Among the other volunteers from the school were percussion students Ryan Mullin and Masato Yamada, Bjorn Fleuren, a bass graduate, and drum graduates Paul Van de Riet and Hisayuki "Q" Kato. Commenting on what the volunteers from the LA Music Academy were hoping to achieve with the kids, Grassi explained, "We're trying to give the kids an overview of what it's like to play an instrument and trying to give them an idea of what music is about and the heritage of music and what the origins are of what we play — For example, how much of African-American music blends the components of African and European music and the importance of that and how it started — down to Herbie Hancock and Miles Davis and Charlie Christian. You name them. All of that just to create an awareness of what the origins are and what their resources are to share in that experience, that heritage, that legacy. That's the intellectual side. Then, there's the practical side which is learning rhythm and playing together — but very simply." As he kept a watchful eye over the girl who was gamely losing her wrestling match with his guitar, Grassi added, "You have to start them off young because the younger they are, the more receptive they are."


The drums and percussion instruments were naturally the biggest draws for the kids, including Ebony Vaughn, 13, and her friend Kayla Walk, 10. For Vaughn, a clarinet player in school, the program gave her a chance to sample a brand new instrument.

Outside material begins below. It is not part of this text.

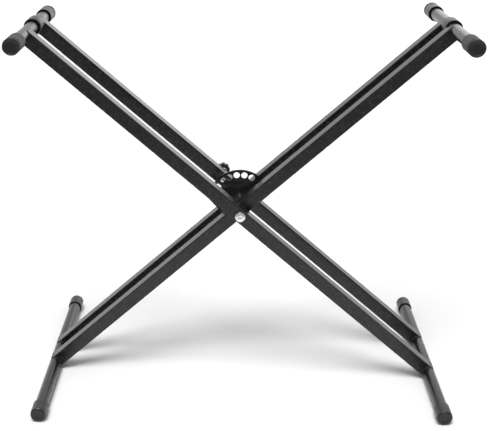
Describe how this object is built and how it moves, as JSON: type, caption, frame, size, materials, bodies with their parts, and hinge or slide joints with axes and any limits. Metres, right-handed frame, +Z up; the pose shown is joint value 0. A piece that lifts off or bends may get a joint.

While she seemed more than happy to return to the clarinet afterwards, Walk was more of a convert saying, "It's fun to find a beat and keep your rhythm to it." Vaughn's mother Tabitha, while pretty sure she didn't have a budding Sheila E. on her hands, enjoyed her daughter's turn at the drum set nonetheless. "It's a good thing. It keeps them out of trouble. It's really good for them." And while the point of the program wasn't necessarily to find new talent on the streets of Pasadena, Mullin saw some potential among the kids he worked with. "I know drummers that have been playing five or six years that can't do some of the things that a couple of these kids picked up naturally. I had four or five girls that were really enjoying it and getting into a groove with it. They were picking up on it real quick," he explained. "That's rewarding. If they're having fun, then I'm having fun." And judging from the sounds of the laughter and music coming out of Washington Park, they weren't the only ones.